I enrolled for classes for the spring semester the other day, and I'm very excited for my schedule. I'm taking history of the English language, New Testament History, Foundations of Education, American Literature 2, and 17th and 18th Century British Lit. I'm also taking my first class of field experience which is just observing teachers in the classroom for education majors. It comes to a grand total of 16 hours with which I am also very pleased. I don't think you could pay me to take 18 hours again. It's not fun. I had to drop my writing minor because I would have had to take 18 hours every semester until I graduate, and I simply told my advisor no. I wasn't going to put myself through all that. And with all the classes I'm taking for the English major I will have taken most of what I would have taken with the writing minor. I'm not really worried about it.

My work on our school newspaper is really going well. I'm enjoying it more than what I thought I would. I've also learned how to manage my time with it and get my work done so I'm not also stressed with school work. I've learned that I have a very sarcastic and sometimes even biting voice when it comes to certain topics. But that's why I'm in charge of the opinion page. It's very fun. I was telling my roommate tonight that tonight in the newspaper office was the first time I pictured myself working for a newspaper after college. I love being able to play with the layout and researching the different topics that I write about. It is quite invigorating.

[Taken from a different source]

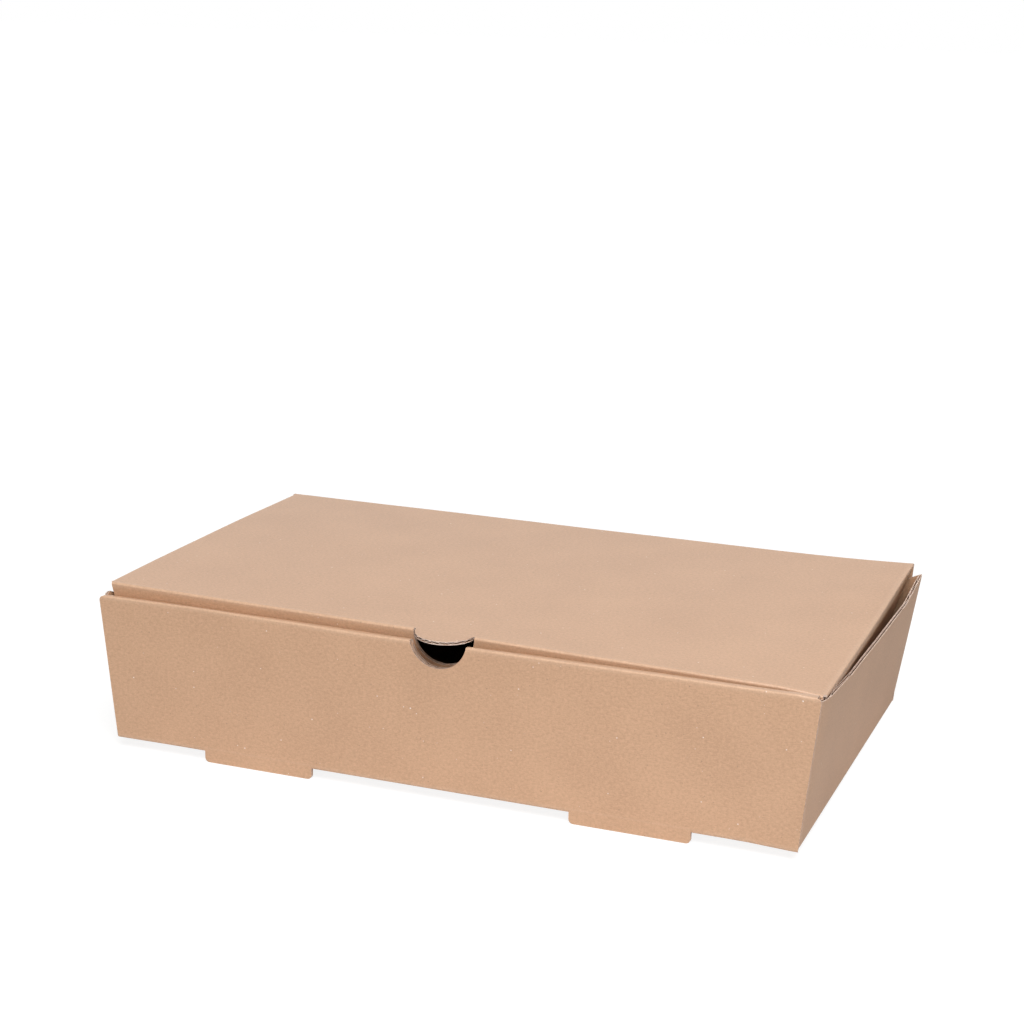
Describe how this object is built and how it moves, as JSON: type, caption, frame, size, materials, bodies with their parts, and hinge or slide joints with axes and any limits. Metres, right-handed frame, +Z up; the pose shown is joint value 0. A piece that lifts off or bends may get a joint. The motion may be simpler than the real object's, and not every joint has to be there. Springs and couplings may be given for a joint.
{
  "type": "fish and chips box",
  "caption": "Folded corrugated card takeaway box: a tray with flared side walls, a double front wall with a finger notch and foot tabs, and a hinged lid with a thumb tab.",
  "frame": {"origin": "centre of the bounding box at the surface that the box stands on", "axes": "+X along the box's length, to the right as seen from the front; +Y from the front wall, with the finger notch, to the hinged back wall; +Z up"},
  "size_m": [0.3164, 0.1842, 0.0702],
  "materials": {
    "board_tray": "plain brown kraft liner, matt, uncoated",
    "board_lid": "plain brown kraft liner, matt, uncoated"
  },
  "bodies": {
    "tray": {"tray": "board_tray"},
    "lid": {"lid": "board_lid"}
  },
  "joints": [
    {"name": "lid_hinge", "type": "hinge", "parent": "tray", "child": "lid", "pos_m": [0, 0.09216, 0.06543], "axis": [-1, 0, 0], "range_deg": [0, 180]}
  ]
}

I'm sitting here in my dorm room listening to Josh Groban's Christmas CD Noel. It's beautiful. What's ironic is that it is around 65 degrees outside. I wish the weather would understand that it is November and change to match the month. I mean I love the warm weather, but I'm ready for the festive cold weather that November is supposed to have.

Oh well, hopefully it will get here sooner than later. I hope everyone is staying well and if you're not, then I hope you get well soon. May God bless you as we begin this holiday season.